Em outros termos, eu diria que o que a lei faz é criar prescritivamente – antes do fato – expectativas de conduta com antecipada sapiência de possíveis sanções ou punições. Expectativas de conduta são próprias de um enunciado que corresponde na argumentação jurídica de Weber ao direito subjetivo, vez que onde existem expectativas existe de forma igual a possibilidade do agente social racionalmente pensar sobre as consequências de seus atos e escolher – imaginando que existe uma sociedade de liberdade, democrática – sua conduta. A lei pode condenar, mas não pode impedir o ato do sujeito. O sujeito é sempre o que escolhe, e dessa decisão sua decorre a possibilidade da lei e do direito chegar à conclusão, pelo julgamento indiciado em provas e pelo controverso, que ali existe um ato ilícito com sujeição de determinada pena.
Na verdade, antes do ato consumado pelo agente social, o que existe é apenas uma “nuvem jurídica”, de onde se espera que os cidadãos escolham as condutas tidas como desejadas ou adequadas.
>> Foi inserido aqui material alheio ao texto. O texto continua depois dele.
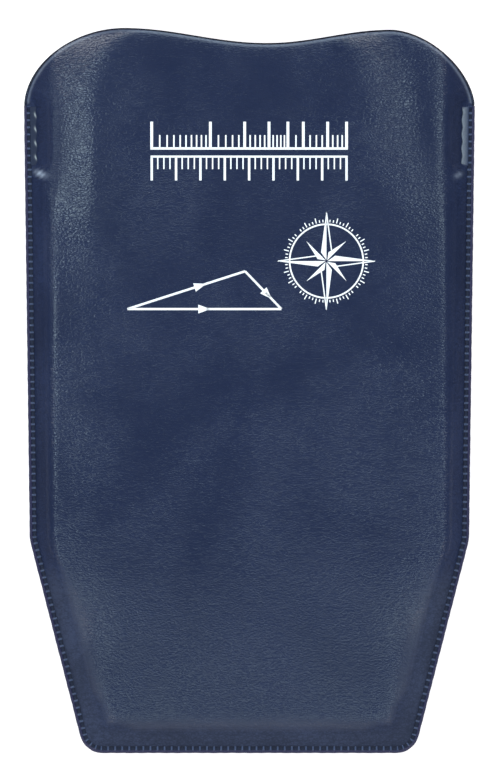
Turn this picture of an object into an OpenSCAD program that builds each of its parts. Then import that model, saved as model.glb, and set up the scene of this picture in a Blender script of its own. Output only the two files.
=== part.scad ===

Mas nada pode juridicamente antecipar a decisão do sujeito, do cidadão, do contribuinte, do portador último da soberania. E neste ato decisório soberano, algo passível de imputação, se funda e resguarda ao mesmo tempo a liberdade. Assim, Weber cunhou a força do judiciário e do Estado, de coerção jurídica, haja vista que ele está a pensar em sociedades livres e não em ditaduras, pois nestas, obviamente, a lei e a discussão jusfilosófica pouca serventia tem, já que ao poder exacerbado e absoluto a lei apenas serve e não controla. O problema é que os homens modernos preferem aceitar que o conceito de direito objetivo implica na concretude e completude jurídica no sentido de que a lei posta é a lei cumprida, e assim a prescrição vira de fato uma imposição, a regulação jurídica solapa a emancipação, legítima e essencial ao livre desenvolvimento da potencialidade humana, construção da própria humanidade".